(Work to complete):
Quote the full listing word for word.
---- Data section
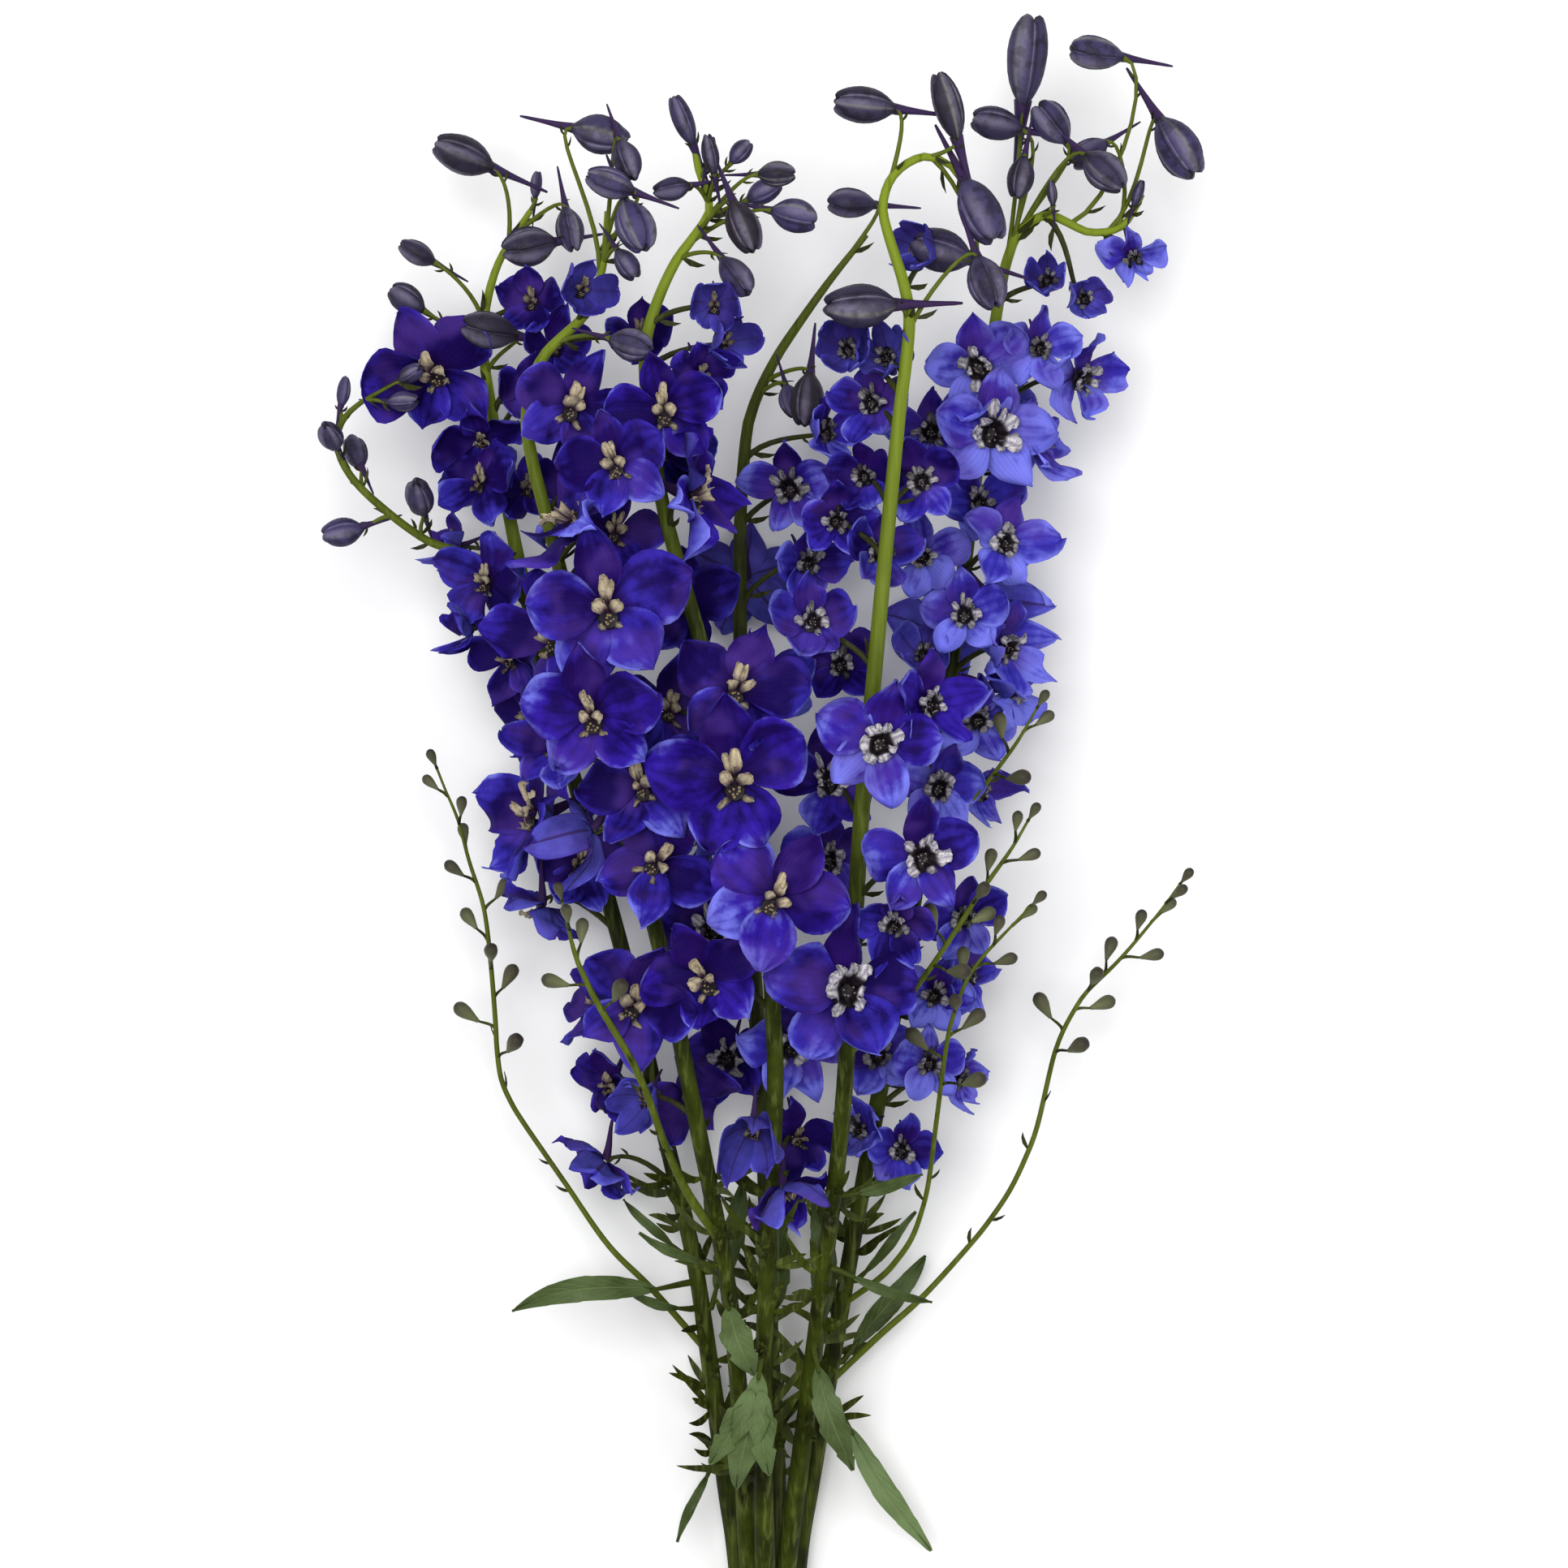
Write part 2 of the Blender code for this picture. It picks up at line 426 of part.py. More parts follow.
def back_flower(spike, line, i, turn, reach, chance):
    """Flower i of those behind the stem, which the spiral's turns keep on the far side."""
    count, start, end = spike.behind
    share = (i + 0.5) / count
    s = line.distance_at_y((start + (end - start) * share) * MM)
    point, forward = line.at(s)
    angle = BACK_START + (i * GOLDEN_ANGLE) % BACK_ARC + turn
    size = SEPAL_LENGTH * (1.04 - 0.36 * share + 0.06 * chance[0])
    length = PEDICEL_LENGTH * reach * (1.0 - 0.35 * share + 0.1 * chance[1])
    rise = forward * math.sin(PEDICEL_RISE)
    centre = point + (line.side(s, angle) * math.cos(PEDICEL_RISE) + rise) * length
    while centre.z < LOWEST_CENTRE:
        angle += math.copysign(9, angle + 90)
        centre = point + (line.side(s, angle) * math.cos(PEDICEL_RISE) + rise) * length
    facing = (line.side(s, angle) - forward * (0.16 + 0.16 * chance[2])).normalized()
    upward = (forward - facing * forward.dot(facing)).normalized()
    return Flower(spike.name, "open", point, centre, facing, upward, size, 0.25 + 0.4 * share)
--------
(Output for this task):
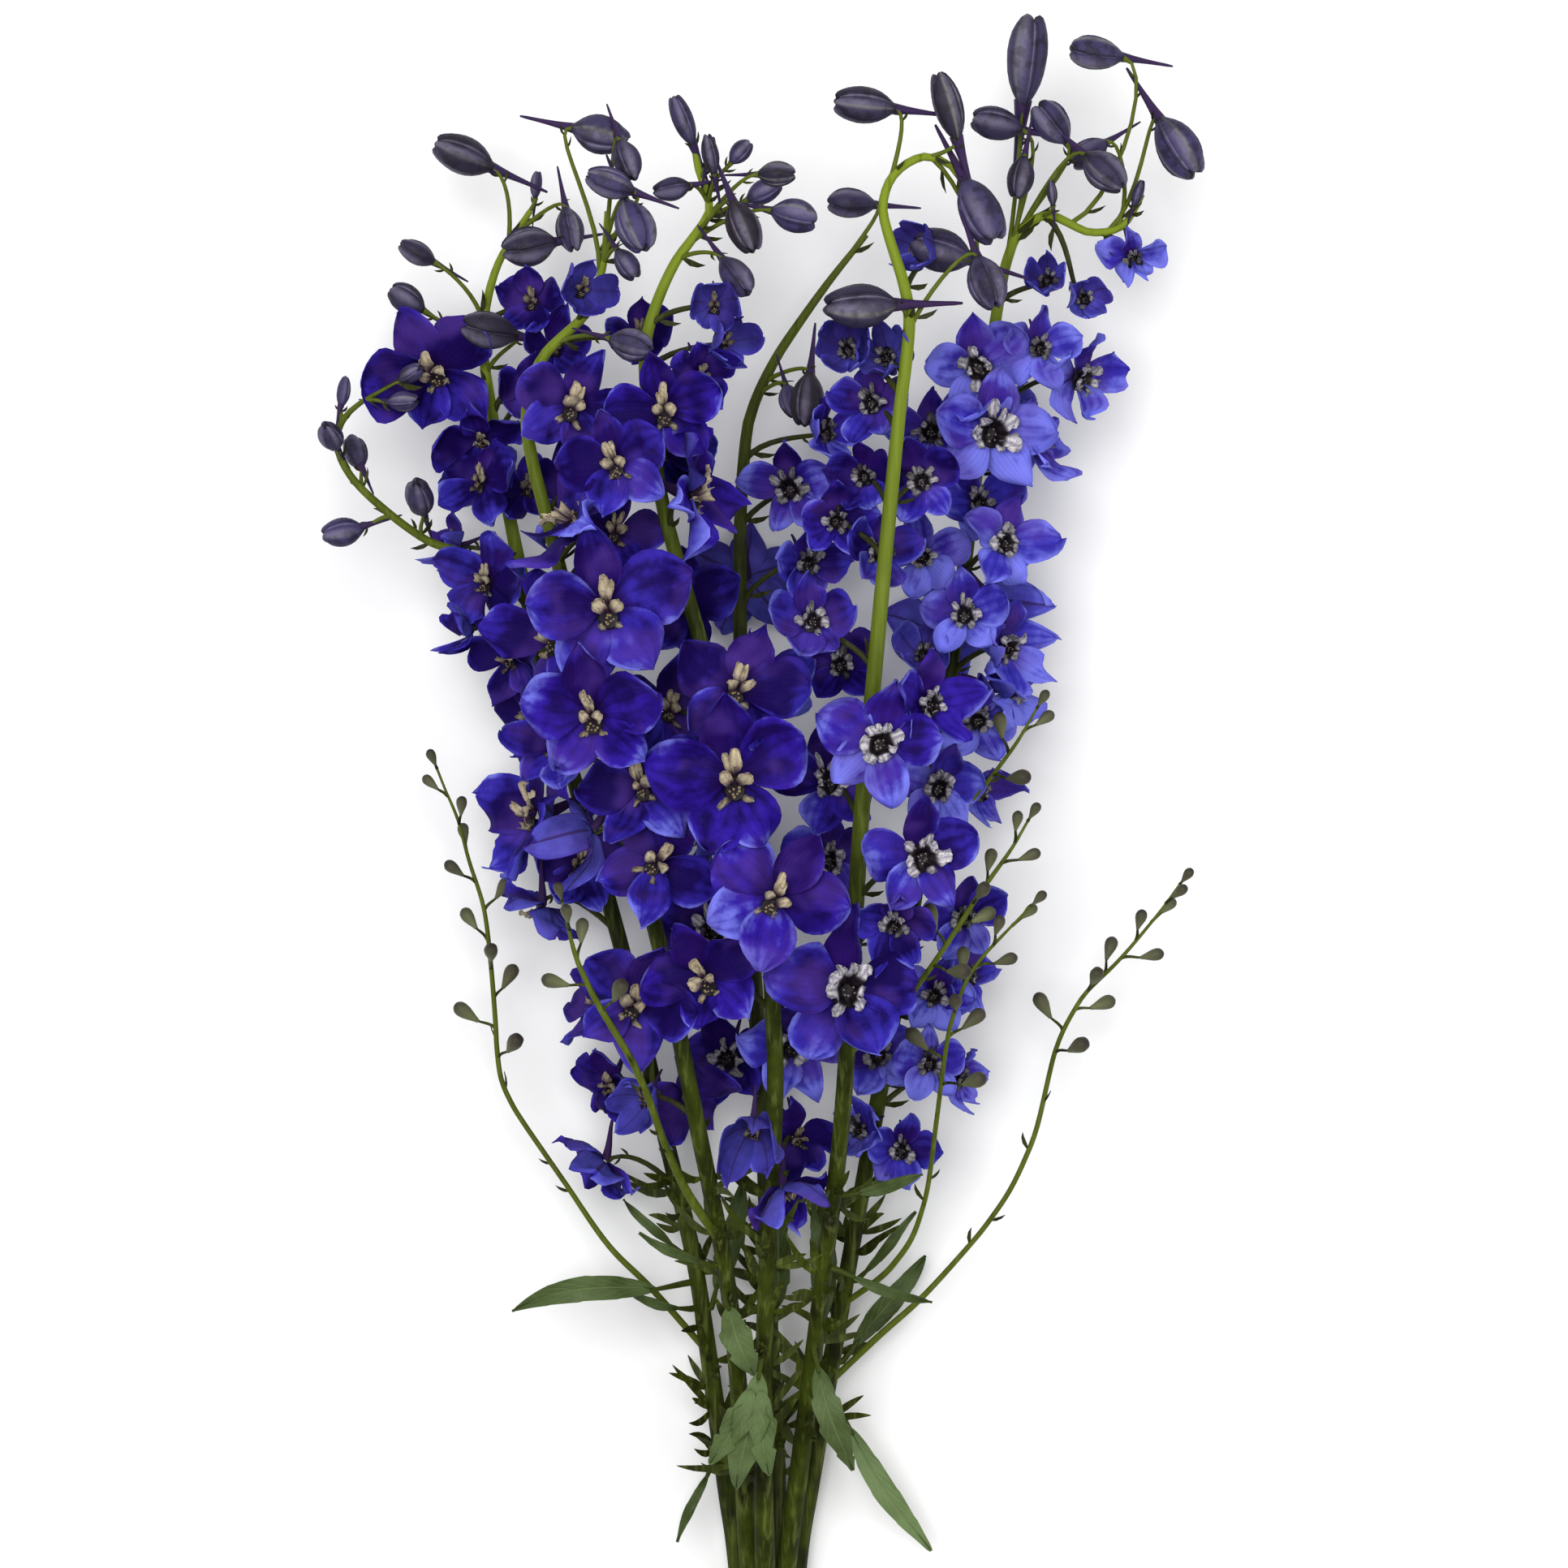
Write part 2 of the Blender code for this picture. It picks up at line 426 of part.py. More parts follow.
def back_flower(spike, line, i, turn, reach, chance):
    """Flower i of those behind the stem, which the spiral's turns keep on the far side."""
    count, start, end = spike.behind
    share = (i + 0.5) / count
    s = line.distance_at_y((start + (end - start) * share) * MM)
    point, forward = line.at(s)
    angle = BACK_START + (i * GOLDEN_ANGLE) % BACK_ARC + turn
    size = SEPAL_LENGTH * (1.04 - 0.36 * share + 0.06 * chance[0])
    length = PEDICEL_LENGTH * reach * (1.0 - 0.35 * share + 0.1 * chance[1])
    rise = forward * math.sin(PEDICEL_RISE)
    centre = point + (line.side(s, angle) * math.cos(PEDICEL_RISE) + rise) * length
    while centre.z < LOWEST_CENTRE:
        angle += math.copysign(9, angle + 90)
        centre = point + (line.side(s, angle) * math.cos(PEDICEL_RISE) + rise) * length
    facing = (line.side(s, angle) - forward * (0.16 + 0.16 * chance[2])).normalized()
    upward = (forward - facing * forward.dot(facing)).normalized()
    return Flower(spike.name, "open", point, centre, facing, upward, size, 0.25 + 0.4 * share)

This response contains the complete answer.